To satisfy its TV masters, the SEC plays its tournament championship game on Selection Sunday afternoon. That ties the committee’s hands, making head-to-head competition relatively meaningless, Holland said.
SEC Commissioner Greg Sankey hired Mike Tranghese to help boost the league’s basketball profile. When he was Big East commissioner, Tranghese got the league to move its tournament finals to Saturday night.
“Probably one of the biggest fights I had,” Tranghese said.
When asked if the SEC might fight this same fight, Tranghese said, “Greg is open-minded to talk about everything. He told me that.”

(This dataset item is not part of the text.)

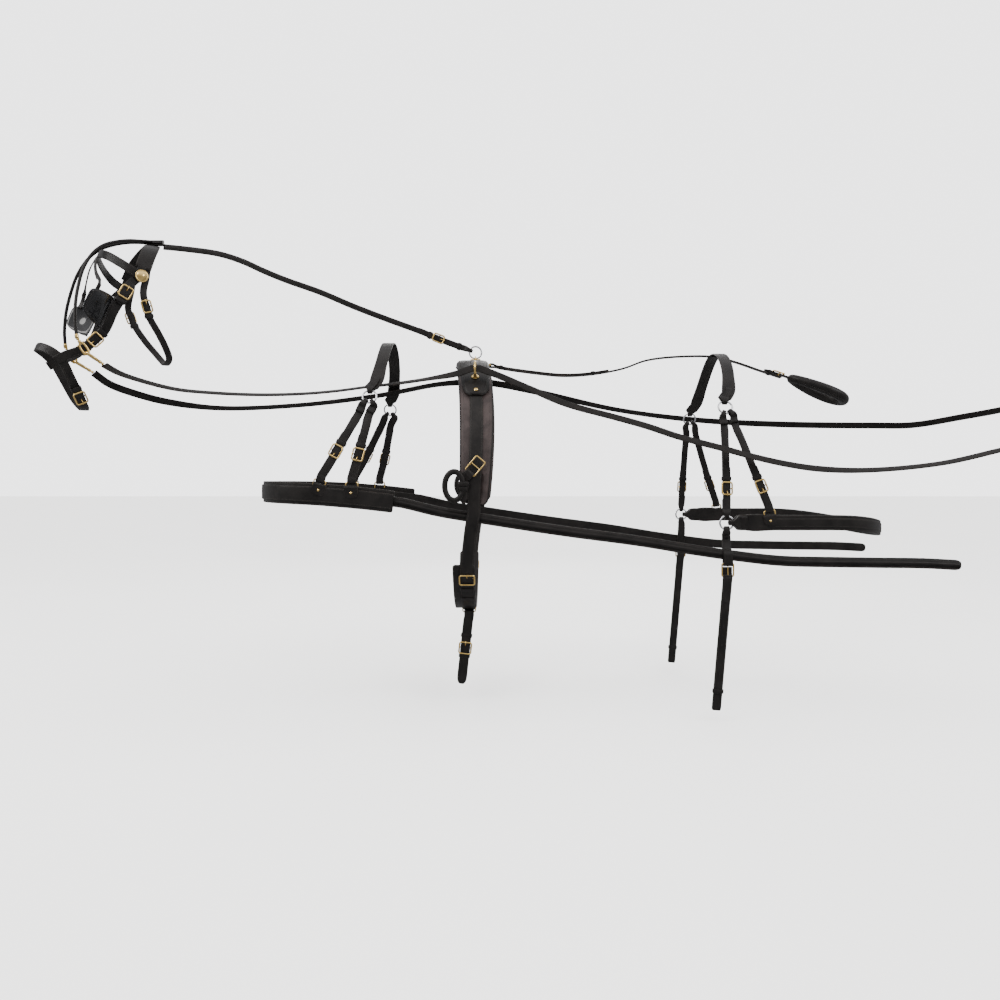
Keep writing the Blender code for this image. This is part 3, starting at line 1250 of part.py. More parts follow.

Former Vanderbilt coach Kevin Stallings’ move to Pittsburgh might bring about a father-son reunion. His son, Jacob Stallings, is a minor-league catcher for the Pirates.
When Pittsburgh hired the elder Stallings as coach, he was watching his son play in spring training. After the game, son drove father to the airport to catch a flight to Pittsburgh.
The younger Stallings was a seventh-round pick in the 2012 baseball draft. He hit .275 for the Pirates’ Double-A team in Altoona, Pa., last season.
Former UK guard Dale Brown plans to run a two-day basketball camp in Lexington this summer. The camp will be July 20-21 at the Imani Athletic Center (1555 Georgetown Road).
Among the guest speakers/instructors will be former LSU guard Mahmoud Abdul-Rauf (formerly known as Chris Jackson), former Louisville wing Dwayne Morton and former UK shot blocker Andre Riddick.
Cost of the camp is $35 (one day) or $60 (two days).
Brown played on UK’s Final Four team of 1992-93.
To register for the camp, call Brown at (404) 281-4992 or email him at DaleBrown3114@yahoo.com.
To Erik Daniels. He turned 34 on April 1. … To Brian Long. He turned 24 on April 2. … To Kyle Macy. He turned 59 on Saturday. … To Nerlens Noel. He turns 22 on Sunday (today). … To Isaiah Briscoe. He turns 20 on Wednesday. … To Derrick Jasper. He turns 28 on Wednesday.